An assessment of intraperson variation was conducted to determine if all temperature and relative humidity observations from an individual investigator were consistent at each measured time point. Overall, the most consistent (i.e., no statistically significant differences) locations were the waist mean, neck outside shirt, and shoe mean (relative humidity only). The least consistent (i.e., statistically significant differences) locations were inside the pocket of shorts and neck inside shirt for both temperature and relative humidity. When analyzing intraperson variation by place and activity, some deviations from the strong relationship between the waist mean, neck outside shirt, and shoe mean were observed. At the park (AM), the shoe mean and neck inside shirt observations were consistent (humidity) during both heavy activity and resting periods, perhaps due to dew surface moisture and limited perspiration. At the neighborhood (PM), the shoe mean and neck inside shirt observations were consistent (temperature) during heavy activity, perhaps due to hot pavement and physical exertion, and the neck inside shirt and pocket observations were consistent (temperature) during moderate activity, perhaps due to physical exertion.
An assessment of interperson variation was conducted to determine if iButtons in the same wear location were consistent between investigators. Based on the intraperson results, the observations of iButtons placed under the clothing (i.e., neck inside shirt and pocket) appeared to be heavily influenced by body temperature and perspiration. Therefore, the final interperson analysis only included the shoe mean, waist mean, and neck outside shirt wear locations. Overall, shoe mean showed the most consistency between investigators.

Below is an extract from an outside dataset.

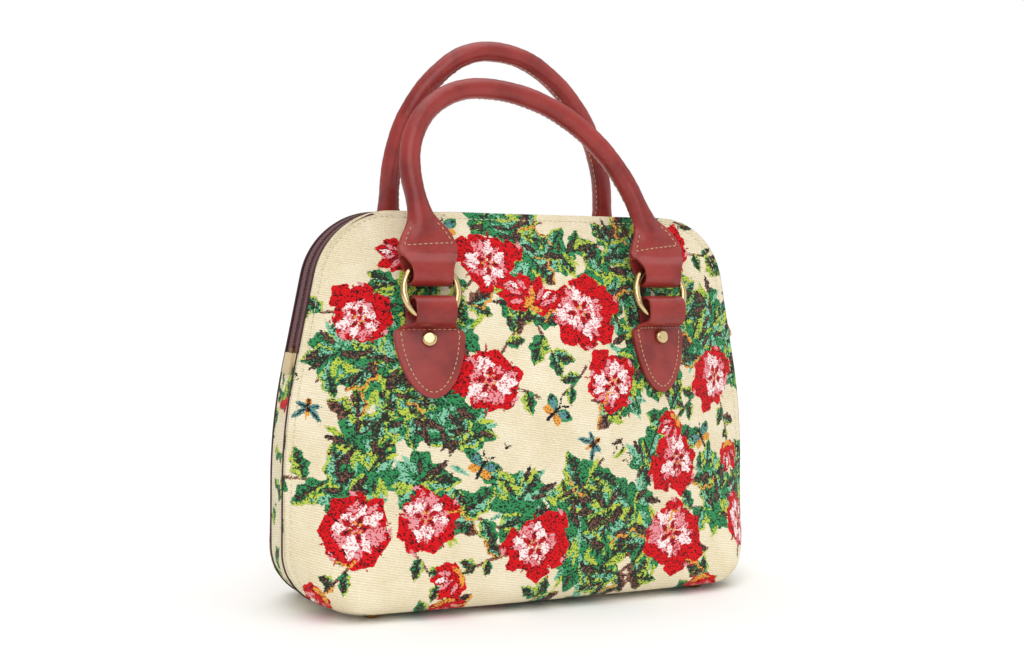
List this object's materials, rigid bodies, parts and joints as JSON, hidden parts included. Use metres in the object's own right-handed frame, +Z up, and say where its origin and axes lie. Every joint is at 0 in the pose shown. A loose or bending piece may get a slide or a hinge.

When analyzing interperson variation by place, a deviation from the overall mean was found with a strong consistency between all wear locations (relative humidity) at the park location.
When compared to observations from the local NWS station, maximum observations from iButtons worn on the waist, neck outside shirt, and shoe were no more than 5°C and 9% relative humidity above the daily maximum.
The results of the pilot test indicate that body placement of iButtons does in fact influence intraperson and interperson variation of temperature and relative humidity observations. In comparison to local NWS data, iButton temperatures were higher, but small scale influences, such as the urban heat island effect, could be playing a role.
When conducting individual heat and humidity exposure surveillance, participants should wear iButtons on the outside of clothing, with the sensor face-out, and avoid touching or holding the device to limit the transfer of body heat. Foot, waist, and neck outside shirt observations were relatively consistent for both temperature and relative humidity, and the optional wear location will likely depend on other considerations, such as safety, activity, and environment. Attachment of an iButton on the body must not pose a safety threat, such as being caught on foreign objects or restricting movement. The participants' activities could compromise the iButton itself and risk being lost or damaged. For participants who are engaged in strenuous activity, perspiration must be accounted for in order to obtain accurate humidity observations. Exposure to surfaces such as asphalt or concrete can radiate heat and influence temperature observations; therefore measuring ambient temperature based on foot placement may not represent the most accurate compared to the relative surrounding environment. Additionally, surface water may affect relative humidity observations if worn on the shoe, either from close proximity to water or through possible evaporation.
This was a very limited pilot, and further testing of optimal wear locations, with additional participants and in different conditions, would contribute to best practices for individual level surveillance using iButtons or similar sensors.